Lt. Gov. Donna Lynne is spending $100,000 to air a new horror flick campaign commercial unveiling her platform, which happens to be tattooed on her arm.

We watched it, so you don’t have to.


A 64-year-old woman wearing a peacock blue suit and pearls walks into a tattoo parlor because she desperately needs to solidify her Democratic base, and is filmed getting a tattoo.

She stares down the needle with grim determination, hoping we will be too creeped out to notice she is lying through her clenched teeth when she takes credit for reducing the number of folks without health insurance.

John Frank at the Denver Post did the fact check:

She takes credit for the uninsured rate’s drop from 14.3 percent in 2013 to 6.7 percent in 2015 – even though she wasn’t sworn into her role as lieutenant governor until May 2016. Much of the decrease is attributed to the federal health care law’s expansion of Medicaid coverage.

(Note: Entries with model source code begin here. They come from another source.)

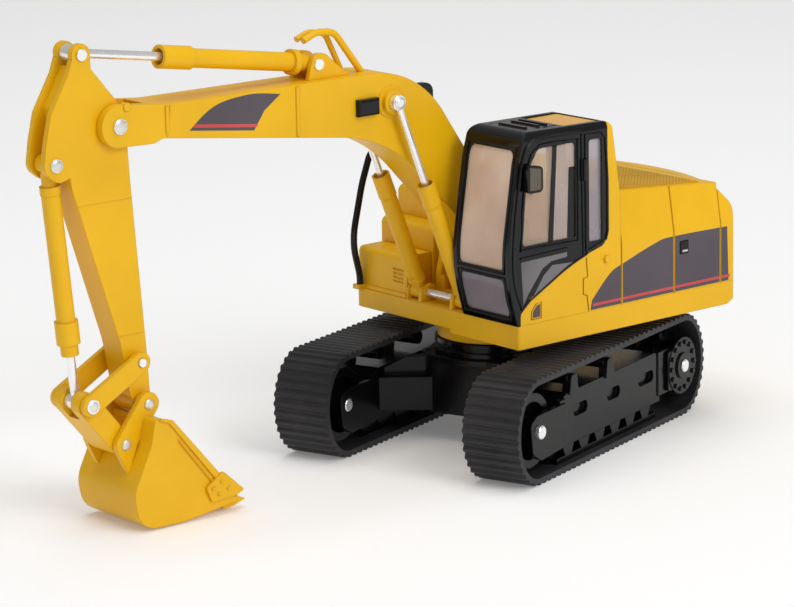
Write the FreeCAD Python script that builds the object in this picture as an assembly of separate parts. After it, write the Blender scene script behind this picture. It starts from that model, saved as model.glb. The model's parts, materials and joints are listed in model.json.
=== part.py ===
import FreeCAD, Part
import math
import os

# Die-cast scale model of a crawler excavator. Millimetres, +X forward along the boom,
# +Y to the cab side, +Z up, origin on the slew axis at ground level.
# The undercarriage stands turned under the upper structure in the rest position.

V = FreeCAD.Vector
os.makedirs("parts", exist_ok=True)

# ---- undercarriage ----
UNDER_YAW = 18.0            # degrees the tracks point to the left of the boom at rest
TRACK_GAUGE = 47.6          # track centre to track centre
SHOE_WIDTH = 13.6
WHEEL_BASE = 65.9           # belt end centre to belt end centre
BELT_HEIGHT = 23.3
BELT_END_X = 9.6            # half length of a belt end, less than half its height
BELT_BASE = 1.0             # belt thickness without ribs
RIB_HEIGHT = 0.5
RIB_COUNT = 92
AXLE_Z = 11.4
IDLER_X = 32.4
IDLER_R = 8.1
SPROCKET_X = -33.0
SPROCKET_R = 7.6
WHEEL_HALF_WIDTH = 4.3
AXLE_R = 1.5
RUN_FIT = 0.06              # radial clearance of a turning fit
FRAME_HALF_WIDTH = 5.1
SLEW_TOP_Z = 22.8
SLEW_POST_R = 5.0

# ---- upper structure ----
DECK_Z0 = 26.3
DECK_Z1 = 31.5
DECK_FRONT_X = 17.0
HOUSE_HALF_WIDTH = 27.4
TAIL_R = 55.0
HOOD_FRONT_X = -13.4
HOOD_REAR_X = -43.6
HOOD_TOP_FRONT_Z = 56.5
HOOD_TOP_REAR_Z = 54.2
HOOD_WALL = 1.4
HOUSE_WAIST_Z = 45.0        # the house sides lean in above this height
HOUSE_LEAN = 0.16           # inward travel per millimetre of height
CAB_Y0 = 9.75
CAB_Y1 = 27.4
CAB_REAR_X = -10.4
CAB_WAIST = (-12.9, 56.0)
CAB_FOOT_REAR_X = -13.2
CAB_TOP_Z = 73.0
ROOF_WELL_Z = 72.0          # floor of the sunken rear part of the cab roof
CAB_WALL = 1.3

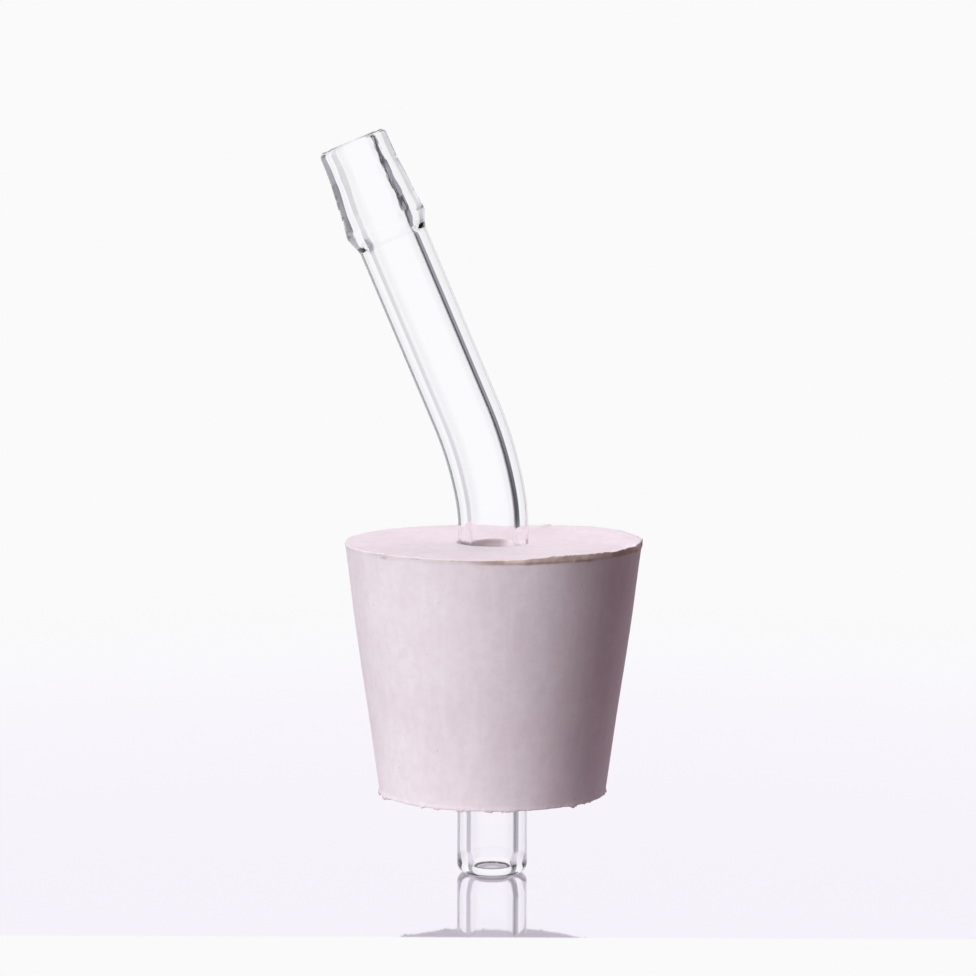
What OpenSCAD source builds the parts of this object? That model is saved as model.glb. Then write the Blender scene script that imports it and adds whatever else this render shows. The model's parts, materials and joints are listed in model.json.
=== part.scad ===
// Rubber stopper with one hole and a bent glass tube pushed through it.
//
// Two pieces. The stopper is a moulded cone of rubber, large end up, with one hole down its middle.
// The tube is glass: straight through the stopper, bent just above it, and swollen at its upper end
// into an olive that holds a hose. Only the grip of the rubber holds the two together.
//
// Frame: the origin is the centre of the tube's foot, on which the whole thing stands. +Z runs up the
// straight part of the tube, and the bent part leans towards -X. All sizes are in millimetres.

/* [Stopper] */
// Diameter of the large end, over its rim
stopper_top_d = 35; // [28:0.5:42]
// Diameter of the small end, over its rim
stopper_bottom_d = 26.8; // [22:0.1:32.5]
// Height of the stopper
stopper_h = 29.4; // [20:0.1:40]
// How far the moulded rim of each end stands out from the cone
rim_out = 0.15; // [0.05:0.05:0.4]
// Height of the rim at each end, from the face to where it runs out into the cone
rim_h = 0.8; // [0.4:0.1:2]
// Gap between the hole and the tube: none, because the rubber grips the glass
hole_clearance = 0; // [0:0.01:0.1]

/* [Glass tube] */
// Outside diameter of the tube
tube_d = 8.2; // [6:0.1:12]
// Thickness of the tube's wall
tube_wall = 1.5; // [1.3:0.1:2]
// Length of tube that shows below the stopper
tube_below = 9.7; // [4:0.1:30]
// Radius of the foot's outer edge, melted round in a flame
foot_edge_r = 1.1; // [0.3:0.1:1.2]
// How far the melted lip at the foot closes in on the bore
lip_in = 0.25; // [0.15:0.05:0.6]
// Radius of the lip's lower edge
lip_edge_r = 0.5; // [0.2:0.1:0.6]
// Height of the straight part of the lip, above its edge
lip_land = 0.5; // [0.2:0.1:1]
// Height above the foot at which the bore is back to its full size
lip_h = 2.4; // [1.8:0.1:4]

/* [Bend] */
// Straight length between the stopper's top face and the bend
bend_rise = 0; // [0:0.5:20]
// Radius of the bend, to the middle of the tube
bend_r = 36.5; // [20:0.5:60]
// Angle that the tube is bent through
bend_angle = 23; // [5:1:60]
// How much thicker the wall is in the bend, inside and outside, where the soft glass gathers
bend_swell = 0.01; // [0.01:0.01:0.1]
// Straight length between the bend and the olive
upper_length = 22.8; // [5:0.1:60]

/* [Olive] */
// How far the crest stands out from the tube, all round
crest_out = 0.7; // [0.5:0.05:2]
// Length of the shoulder, from the tube up to the crest
shoulder_length = 1.9; // [1.5:0.1:4]
// Length of the taper, from the crest up to the mouth
taper_length = 10.4; // [8:0.1:20]
// How far the mouth stands out from the tube, all round
mouth_out = 0; // [0:0.05:0.4]
// Radius of the mouth's outer edge
mouth_edge_r = 0.8; // [0.2:0.1:0.8]
// Radius of the mouth's inner edge
mouth_bore_r = 0.5; // [0.1:0.1:0.5]
// Radius of the crest, and of the hollow where the shoulder leaves the tube
shoulder_r = 1.2; // [0.4:0.1:1.5]

/* [Hidden] */
$fn = 96;

stopper_z = tube_below;
stopper_top_z = stopper_z + stopper_h;
hole_r = tube_d / 2 + hole_clearance;
tube_r = tube_d / 2;
bore_r = tube_r - tube_wall;
lip_r = bore_r - lip_in;
bend_z = stopper_top_z + bend_rise;
crest_z = upper_length + shoulder_length;
mouth_z = crest_z + taper_length;
// Share of the rim's height that stands straight before it runs out into the cone
rim_land = 0.4;
// How far past the bend's end its sweep is carried, in degrees, before it is cut square
spare_angle = 2;

function unit(v) = v / norm(v);

// The sliver between a corner and a round that touches both of its sides. Taken away, it rounds an
// outer corner at p; added, it fills an inner one. a and b are points on the corner's two sides.
// The sliver runs a little past p, and the circle is a hair too large, so that both cross the sides
// cleanly and leave no feather edge.
module corner(p, a, b, r) {
    u = unit(a - p);
    v = unit(b - p);
    half_angle = acos(u * v) / 2;
    side = r / tan(half_angle);
    centre = p + unit(u + v) * r / sin(half_angle);
    difference() {
        polygon([p - (u + v) * r / 10, p + u * side, centre, p + v * side]);
        translate(centre) circle(r = r * 1.001);
    }
}

// Half section of the stopper, with the moulded rim at each end
module stopper_section() {
    cone_top_r = stopper_top_d / 2 - rim_out;
    cone_bottom_r = stopper_bottom_d / 2 - rim_out;
    run_out = (cone_top_r - cone_bottom_r) / stopper_h * rim_h;
    polygon([
        [hole_r, 0],
        [cone_bottom_r + rim_out, 0],
        [cone_bottom_r + rim_out, rim_h * rim_land],
        [cone_bottom_r + run_out, rim_h],
        [cone_top_r - run_out, stopper_h - rim_h],
        [cone_top_r + rim_out, stopper_h - rim_h * rim_land],
        [cone_top_r + rim_out, stopper_h],
        [hole_r, stopper_h]
    ]);
}

module stopper() {
    color([0.87, 0.81, 0.84]) translate([0, 0, stopper_z]) rotate_extrude() stopper_section();
}

// Half section of the tube's wall from its foot up to the bend
module lower_section() {
    outer = [tube_r, 0];
    inner = [lip_r, 0];
    land_top = [lip_r, lip_edge_r + lip_land];
    difference() {
        polygon([inner, outer, [tube_r, bend_z], [bore_r, bend_z], [bore_r, lip_h], land_top]);
        corner(outer, [tube_r, bend_z], inner, foot_edge_r);
        corner(inner, land_top, outer, lip_edge_r);
    }
}

// Half section of the wall from the bend to the mouth, with the olive
module upper_section() {
    neck = [tube_r, upper_length];
    crest = [tube_r + crest_out, crest_z];
    mouth = [tube_r + mouth_out, mouth_z];
    mouth_bore = [bore_r, mouth_z];
    difference() {
        union() {
            polygon([[bore_r, 0], [tube_r, 0], neck, crest, mouth, mouth_bore]);
            corner(neck, [tube_r, 0], crest, shoulder_r);
        }
        corner(crest, neck, mouth, shoulder_r);
        corner(mouth, crest, mouth_bore, mouth_edge_r);
        corner(mouth_bore, mouth, [bore_r, 0], mouth_bore_r);
    }
}

// Carries what stands on the origin round to the far end of the bend
module past_bend() {
    translate([-bend_r, 0, 0]) rotate([0, -bend_angle, 0]) translate([bend_r, 0, 0]) children();
}

// The bent stretch of the tube, from its near end at the origin. It is swept a little too far, and cut
// square where the upper stretch stands on it, so that the two meet face to face.
module bend() {
    difference() {
        translate([-bend_r, 0, 0]) rotate([90, 0, 0])
            rotate_extrude(angle = bend_angle + spare_angle) translate([bend_r, 0]) difference() {
                circle(r = tube_r + bend_swell);
                circle(r = bore_r - bend_swell);
            }
        past_bend() translate([-tube_d, -tube_d, 0]) cube(2 * tube_d);
    }
}

module glass_tube() {
    color([0.86, 0.92, 0.94, 0.4]) union() {
        rotate_extrude() lower_section();
        translate([0, 0, bend_z]) {
            bend();
            past_bend() rotate_extrude() upper_section();
        }
    }
}

stopper();
glass_tube();
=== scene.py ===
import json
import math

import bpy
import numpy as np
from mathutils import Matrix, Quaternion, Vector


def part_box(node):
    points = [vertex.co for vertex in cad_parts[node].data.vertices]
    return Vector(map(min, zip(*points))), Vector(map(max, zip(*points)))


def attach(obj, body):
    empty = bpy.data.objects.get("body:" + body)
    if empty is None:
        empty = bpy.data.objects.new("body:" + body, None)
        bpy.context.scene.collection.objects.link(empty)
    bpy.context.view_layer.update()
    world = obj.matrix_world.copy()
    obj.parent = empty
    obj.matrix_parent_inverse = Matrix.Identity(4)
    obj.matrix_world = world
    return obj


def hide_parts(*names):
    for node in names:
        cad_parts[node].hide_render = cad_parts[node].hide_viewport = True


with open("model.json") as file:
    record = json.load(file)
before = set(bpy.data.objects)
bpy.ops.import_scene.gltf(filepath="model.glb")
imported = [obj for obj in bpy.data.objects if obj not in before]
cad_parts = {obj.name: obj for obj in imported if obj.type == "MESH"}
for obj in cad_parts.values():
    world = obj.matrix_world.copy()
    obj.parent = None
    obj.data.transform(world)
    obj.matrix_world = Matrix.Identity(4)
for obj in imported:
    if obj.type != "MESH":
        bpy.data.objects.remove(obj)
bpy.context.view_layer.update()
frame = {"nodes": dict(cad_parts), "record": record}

# %% [markdown]
# # A rubber stopper with a bent glass tube
#
# The part is a cone of pinkish rubber with one hole, and a clear glass tube pushed through it. The
# tube stands on its own melted foot, bends just above the rubber, and ends in an olive: a swelling
# that grips a hose. The CAD model gives the main sizes, so that each piece lands where the solid
# model has it. Blender adds what a solid model leaves out: the torn edge of the moulding, the
# hand-worked glass, and the finish of both materials.

MM = 0.001
nodes, record = frame["nodes"], frame["record"]
mounts = {m["name"]: m for m in record["mounts"]}
stopper_low, stopper_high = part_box("stopper")
BASE_Z, TOP_Z, TOP_R = stopper_low.z, stopper_high.z, stopper_high.x


def vertices_of(node):
    """The places of a CAD node's vertices, one row each."""
    places = np.zeros(len(nodes[node].data.vertices) * 3)
    nodes[node].data.vertices.foreach_get("co", places)
    return places.reshape(-1, 3)


stopper_points = vertices_of("stopper")
at_base = stopper_points[np.abs(stopper_points[:, 2] - BASE_Z) < 1e-5]
BASE_R = float(np.hypot(at_base[:, 0], at_base[:, 1]).max())
tube_points = vertices_of("glass_tube")
straight = tube_points[(tube_points[:, 2] > 1.5 * MM) & (tube_points[:, 2] < BASE_Z + 30 * MM)]
TUBE_R = float(np.hypot(straight[:, 0], straight[:, 1]).max())
BORE_R = mounts["hose_bore"]["dims"]["r_mm"] * MM
LIP_R = mounts["foot_bore"]["dims"]["r_mm"] * MM
print(f"stopper {2e3 * TOP_R:.1f} to {2e3 * BASE_R:.1f} mm across, {1e3 * (TOP_Z - BASE_Z):.1f} mm high")
print(f"tube {2e3 * TUBE_R:.2f} mm outside, {2e3 * BORE_R:.2f} mm inside, {2e3 * LIP_R:.2f} mm at its lip")

# %% [markdown]
# The two straight stretches of the tube meet in one point when they are carried on, the elbow. The
# lower stretch is the Z axis, and the hose olive's mount lies on the upper one, so the elbow's height
# follows from that mount. Glass bent by hand doesn't follow one arc: just above the stopper, where it
# was hottest, it turns sharply, and then more and more gently. Two arcs follow it closely. The first
# is given here, and the second can then have only one radius that meets the upper stretch.

# %% The bend, worked out from the mounts
mouth = Vector(mounts["hose_olive"]["pos_m"])
upper_way = Vector(mounts["hose_olive"]["axis"]).normalized()
BEND_ANGLE = math.atan2(-upper_way.x, upper_way.z)
elbow_z = mouth.z - mouth.x * upper_way.z / upper_way.x
FIRST_START, FIRST_R, FIRST_ANGLE = TOP_Z + 1.3 * MM, 24 * MM, math.radians(10.9)
slope = math.tan(BEND_ANGLE)
ahead = elbow_z - FIRST_START - FIRST_R * math.sin(FIRST_ANGLE)
short = ahead * slope + FIRST_R * (1 - math.cos(FIRST_ANGLE))
SECOND_ANGLE = BEND_ANGLE - FIRST_ANGLE
SECOND_START = FIRST_START + FIRST_R * FIRST_ANGLE
SECOND_R = short / ((math.sin(BEND_ANGLE) - math.sin(FIRST_ANGLE)) * slope
                    - math.cos(FIRST_ANGLE) + math.cos(BEND_ANGLE))
arcs = ((FIRST_R, 0, FIRST_ANGLE), (SECOND_R, FIRST_ANGLE, BEND_ANGLE))
bend_end = Vector((sum(r * (math.cos(b) - math.cos(a)) for r, a, b in arcs), 0,
                   FIRST_START + sum(r * (math.sin(b) - math.sin(a)) for r, a, b in arcs)))
TUBE_LENGTH = SECOND_START + SECOND_R * SECOND_ANGLE + (mouth - bend_end).length
print(f"bend {math.degrees(BEND_ANGLE):.2f} degrees, its second arc at {1e3 * SECOND_R:.2f} mm")
print(f"tube {1e3 * TUBE_LENGTH:.2f} mm long")

# %% [markdown]
# ## Camera
#
# A small product is best seen through a long lens, which keeps its sides parallel. The camera stands
# a little higher than the tube's mouth, almost square to the plane of the bend, and looks at a point
# about half way up the part.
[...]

In 2017, 6.5 percent of the state’s residents were uninsured, according to the latest numbers available from the nonpartisan Colorado Health Institute, but it does not represent a statistically significant change from 2015.

Michele Ames, a Lynne campaign spokeswoman, pointed to her role as a top executive at insurance company Kaiser Permanente prior to joining the Hickenlooper administration, but the TV ad never mentions her role at the company.

The tattoo reads “Fight For Colorado,” and strikes us as a bit odd for a candidate’s slogan. It’s like she’s telling us to fight for Colorado, rather than proclaiming that she herself is fighting for Colorado.

Typical Democrat, always telling other people what to do instead of doing it themselves.

If you want to learn about Lynne’s tattoos, then this ad is for you. If you want to hear about her health care accomplishments, we suggest you pass.